2024.0630
Microsoft Designer: a single-family home in a parametric and art deco style
Adobe Firefly
DALL-E
Overall some weird looking creations requiring the bare minimum of input (and bare minimum of thought, even with iterations!), definitely not something I could've sketched out myself in the same span of time (a few seconds), but very cool for tools that were widely non-existent just about two years ago. It may be the lack of entourage in the renders, but there's something eerily uncanny about the images themselves that I can't put my finger on, and there's a kind of plastic-y quality to the renders that seems pretty common among many of the free generators, a certain quality that's difficult to describe, but once you've seen enough, you know it's AI generated.
2024.0629
I think there may have been a time in my distant past where I imagined I'd be able to say something and a computer would produce it with some level of coherence and accuracy. The ideal machine might be something like the protein re-sequencer featured in Star Trek: Enterprise which accepts a voice command and materializes a food or drink of choice along with the requisite dishes, glasses and/or silverware. There is no hint as to the inputs required other than spoken thoughts; things then simply appear. I think that same magic is replicated with today's prompt-based AI generators. Here are two results of my ongoing trials of prompt-based AI-generated architectural renders, the first generated by Microsoft Designer and the second by DALL-E. While I don't know the real differences between how these two services generate such images, they're nonetheless powerful tools for design brainstorming and rapid ideation of a very unrefined ideas, and they will only get better. I like to think of them as the digital equivalent of a napkin sketch. A few more weird ones are forthcoming.

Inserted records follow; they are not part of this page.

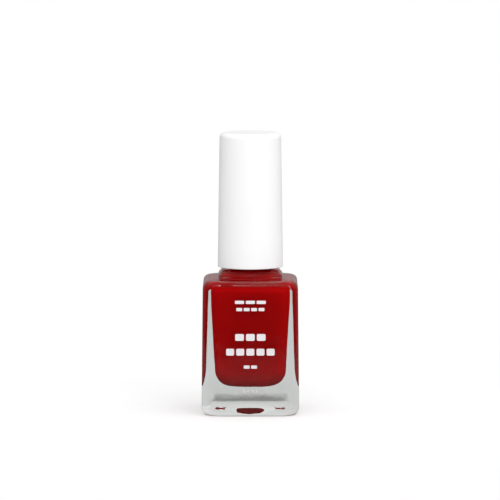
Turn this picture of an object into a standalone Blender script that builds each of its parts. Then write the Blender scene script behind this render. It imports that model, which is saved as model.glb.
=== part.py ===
"""Nail polish bottle: a square glass bottle full of red lacquer, closed by a tall white
screw cap whose stem and brush reach down into the lacquer.

Metres, +Z up. The origin is the middle of the foot and the front of the glass faces -Y.
Every section is a ring with the same number of points, a square with rounded corners
or a circle, so that any section can be lofted to the next.
"""

import math

import bmesh
import bpy
from mathutils import Vector

MM = 0.001
GAP = 0.3 * MM  # clearance between neighbouring pieces

# Glass body
BODY_HALF_FOOT = 13.5 * MM
BODY_HALF_SHOULDER = 13.2 * MM
BODY_CORNER = 1.8 * MM
FOOT_ROUND_WIDE = 1.5 * MM
FOOT_ROUND_HIGH = 2.4 * MM
FOOT_CORNER = 4.2 * MM  # it sharpens to BODY_CORNER at SQUARE_ABOVE_Z
SQUARE_ABOVE_Z = 6.0 * MM
PUSH_UP_RADIUS = 8.9 * MM
PUSH_UP_DEPTH = 2.1 * MM
SHOULDER_Z = 37.3 * MM  # at its outer edge; it rises towards the collar
SHOULDER_RISE = 0.45 * MM
SHOULDER_FILLET = 1.8 * MM

# Collar, the square step that the cap stands over
COLLAR_HALF = 8.8 * MM
COLLAR_CORNER = 4.0 * MM
COLLAR_EDGE_Z = 38.2 * MM
COLLAR_TOP_HALF = 7.9 * MM
COLLAR_TOP_Z = 39.7 * MM

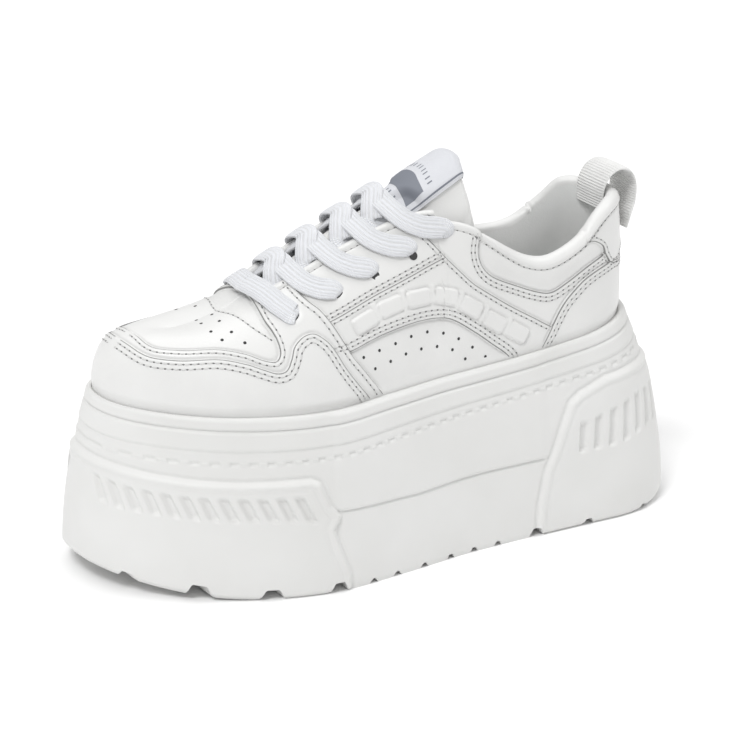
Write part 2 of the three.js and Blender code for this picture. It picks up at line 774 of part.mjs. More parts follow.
const LACE_OVER = LACE_THICKNESS / 2 + LACE_CLEARANCE;
const LACE_UNDER = -UPPER_WALL - LACE_CLEARANCE - LACE_THICKNESS / 2;

// Strand of a crossing: from the top of eyelet `to`, sweeping forward over the ridge, to its end
// under the opposite eyestay at eyelet `from`.
function crossingStrand(from, to, side) {
  const reach = from.x - to.x;
  const at = (sweep, y) => ({ x: to.x + sweep, y: side * y });
  return strand([
    { share: 0.0, ...at(-LACE_END_SHIFT, to.y + LACE_END_SHIFT), lift: LACE_OVER },
    { share: 0.16, ...at(to.sweep * 0.45, to.y * 0.86), lift: LACE_OVER + 0.1 },
    { share: 0.32, ...at(to.sweep * 0.82, to.y * 0.66), lift: LACE_OVER + 0.5 },
    { share: 0.46, ...at(to.sweep * 0.99, to.y * 0.34), lift: LACE_OVER + 1.2 },
    { share: 0.6, ...at(to.sweep, 0), lift: LACE_OVER + 0.7 },
    { share: 0.72, ...at(mix(to.sweep, reach, 0.4), -4.2), lift: LACE_UNDER + 3.2 },
    { share: 0.82, ...at(mix(to.sweep, reach, 0.75), -7.4), lift: LACE_UNDER + 0.4 },
    { share: 0.9, ...at(mix(to.sweep, reach, 0.9), -11), lift: LACE_UNDER },
    { share: 1.0, ...at(reach, -18), lift: LACE_UNDER },
  ], CROSSING_STEPS);
}

function buildCrossing(from, to) {
  return crossingStrand(from, to, 1).add(crossingStrand(from, to, -1));
}

// Straight bar over the front of the throat.
function buildBar({ x, y, sweep }) {
  const at = (share, along, across, lift) => ({ share, x: x + along, y: across, lift });
  return strand([
    at(0.0, -LACE_END_SHIFT, -y - LACE_END_SHIFT, LACE_OVER),
    at(0.16, sweep * 0.55, -y * 0.75, LACE_OVER + 0.2),
    at(0.34, sweep * 0.9, -y * 0.35, LACE_OVER + 1.3),
    at(0.5, sweep, 0, LACE_OVER + 1.9),
    at(0.66, sweep * 0.9, y * 0.35, LACE_OVER + 1.3),
    at(0.84, sweep * 0.55, y * 0.75, LACE_OVER + 0.2),
    at(1.0, -LACE_END_SHIFT, y + LACE_END_SHIFT, LACE_OVER),
  ], BAR_STEPS);
}

// ---------------------------------------------------------------- pull loop

function buildLoop() {
  const across = new THREE.Vector3(0, 1, 0);
  const path = new THREE.CatmullRomCurve3(LOOP_PATH.map(({ x, z }) => new THREE.Vector3(x, 0, z)));
  const frames = path.getPoints(LOOP_STEPS).map((centre, i) => {
    const along = path.getTangent(i / LOOP_STEPS);
    return { centre, across, up: along.cross(across).normalize() };
  });
  return strip(frames, LOOP_WIDTH, LOOP_THICKNESS);
}

// ---------------------------------------------------------------- assembly

const WHITE_SOLE = { color: 0xecece8, roughness: 0.55, metalness: 0 };
const WHITE_LEATHER = { color: 0xf0f0ee, roughness: 0.45, metalness: 0 };
const PALE_LINING = { color: 0xdedfda, roughness: 0.85, metalness: 0 };
const LABEL_WEAVE = { color: 0xdfe2ea, roughness: 0.7, metalness: 0 };
const WHITE_WEBBING = { color: 0xe6e6e4, roughness: 0.8, metalness: 0 };
const WHITE_LACE = { color: 0xeceef2, roughness: 0.8, metalness: 0 };

function drilledUpper() {
  let upper = buildUpper();
  for (const eyelet of EYELETS) {
    upper = upper.subtract(eyeletDrill(eyelet, 1)).subtract(eyeletDrill(eyelet, -1));
  }
  return upper;
}

const shoe = new THREE.Group();

function place(name, solid, look) {
  const mesh = new THREE.Mesh(geometryOf(solid), new THREE.MeshStandardMaterial(look));
  mesh.name = name;
  mesh.position.set(-SOLE_LENGTH / 2, -SOLE_CENTRE_Y, 0);
  shoe.add(mesh);
}

place('sole', buildSole(), WHITE_SOLE);
place('upper', drilledUpper(), WHITE_LEATHER);
place('tongue', buildTongue(), WHITE_LEATHER);
place('insole', buildInsole(), PALE_LINING);
place('tongue_label', buildLabel(), LABEL_WEAVE);
place('pull_loop', buildLoop(), WHITE_WEBBING);
place('lace_bar_1', buildBar(EYELETS[0]), WHITE_LACE);
for (let i = 0; i < EYELETS.length - 1; i += 1) {
  place(`lace_cross_${i + 2}`, buildCrossing(EYELETS[i], EYELETS[i + 1]), WHITE_LACE);
}

export default shoe;
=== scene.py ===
import math
import bpy
import numpy as np
from mathutils import Matrix, Vector


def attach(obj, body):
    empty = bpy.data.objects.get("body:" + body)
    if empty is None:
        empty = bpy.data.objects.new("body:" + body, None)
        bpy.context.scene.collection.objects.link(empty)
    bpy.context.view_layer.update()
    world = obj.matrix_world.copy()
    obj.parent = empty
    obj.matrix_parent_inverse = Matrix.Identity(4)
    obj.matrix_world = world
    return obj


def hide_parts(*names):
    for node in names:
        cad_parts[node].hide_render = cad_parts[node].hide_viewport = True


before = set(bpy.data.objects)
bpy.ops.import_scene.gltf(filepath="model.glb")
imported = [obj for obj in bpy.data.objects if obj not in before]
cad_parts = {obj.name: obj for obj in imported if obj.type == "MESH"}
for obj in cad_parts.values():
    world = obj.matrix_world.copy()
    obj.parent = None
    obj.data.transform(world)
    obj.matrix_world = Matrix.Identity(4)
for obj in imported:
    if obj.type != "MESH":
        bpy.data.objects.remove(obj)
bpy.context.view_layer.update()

# Left platform sneaker. Shoe sizes are in millimetres: x from the heel (0) to the toe (284),
# y outwards to the lateral side, z up. A place on the upper is given by its station s (0 heel,
# 1 toe) and its angle phi up the rib (0 at the sole, 90 degrees on the ridge), as in part.mjs.

# --- sizes shared with part.mjs

SOLE_LENGTH, SOLE_CENTRE_Y = 284, 2.3
FOXING_HEEL_X, FOXING_TOE_X = 21, 274.5
TOE_SPRING, TOE_SPRING_START = 9.2, 0.78
HEEL_BEVEL, HEEL_BEVEL_END = 4.5, 0.13
UPPER_HEEL_X, UPPER_TOE_X = 24.5, 272
LIP_WIDTH, FEATHER_SINK, FIT_GAP = 2.2, 14, 0.35
UPPER_WALL, COLLAR_WALL, COLLAR_DEPTH = 2.2, 6.5, 34
THROAT_FRONT, THROAT_ROUND, COLLAR_FRONT = 0.77, 0.05, 0.43
COLLAR_PAD_FRONT, COLLAR_PAD_RUN = 0.35, 0.1
COLLAR_JOIN_START, COLLAR_JOIN_RUN, COLLAR_JOIN_ROUND = 0.3, 0.1, 0.3
INSOLE_THICKNESS = 4
TONGUE_THICKNESS, TONGUE_DROP, TONGUE_TUCK = 7, 2.6, 5.5
TONGUE_TOP_ARCH = 0.042
LACE_WIDTH, LACE_THICKNESS, LACE_CLEARANCE = 9.6, 1.6, 0.45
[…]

I don't recall the exact prompt for this, but I have a thing for elevating the artificial in the natural - imagining either ancient or futuristic architecture in the context of what's essentially a natural void. It could be partially related to the romanticization of ruins in 18th/19th century painting that I'm drawn to for the suggestion of perseverance, possibility or opportunity in adversity, but this type of imagery, gargantuan built structures (though seemingly unpopulated), in an undeveloped setting is blatantly filled not with possibility but actual accomplishment and achievement. Where the romanticization of ruins is, as I've come to understand now, spiritually negative - inspiring feelings of melancholy and longing for some idealized past and maybe even a sense of nihilism or pointlessness with regard to progress and life (which, maybe not surprisingly, I sometimes think about whenever I see some Postmodern and Deconstructivist work). These generated images (I like to think) project the present, presence, the start of something, a new beginning, growth. These are intended to be spiritually positive. The positive in the imagery is the thing in the center, the built, the artificial, the man-made, the aspirational, the idealized and planned future, the arduous upward movement despite struggle and not because of struggle. Here, the natural is the void, the zero, the world being left behind, the ruin still standing and in a state of decay, a past not forgotten, but built up on. That is the spirit of the kind of architecture, the kind of design, I'd rather pursue.
A midwestern landscape painted by Caspar David Friedrich with a monolithic architectural enigma in the middle of it.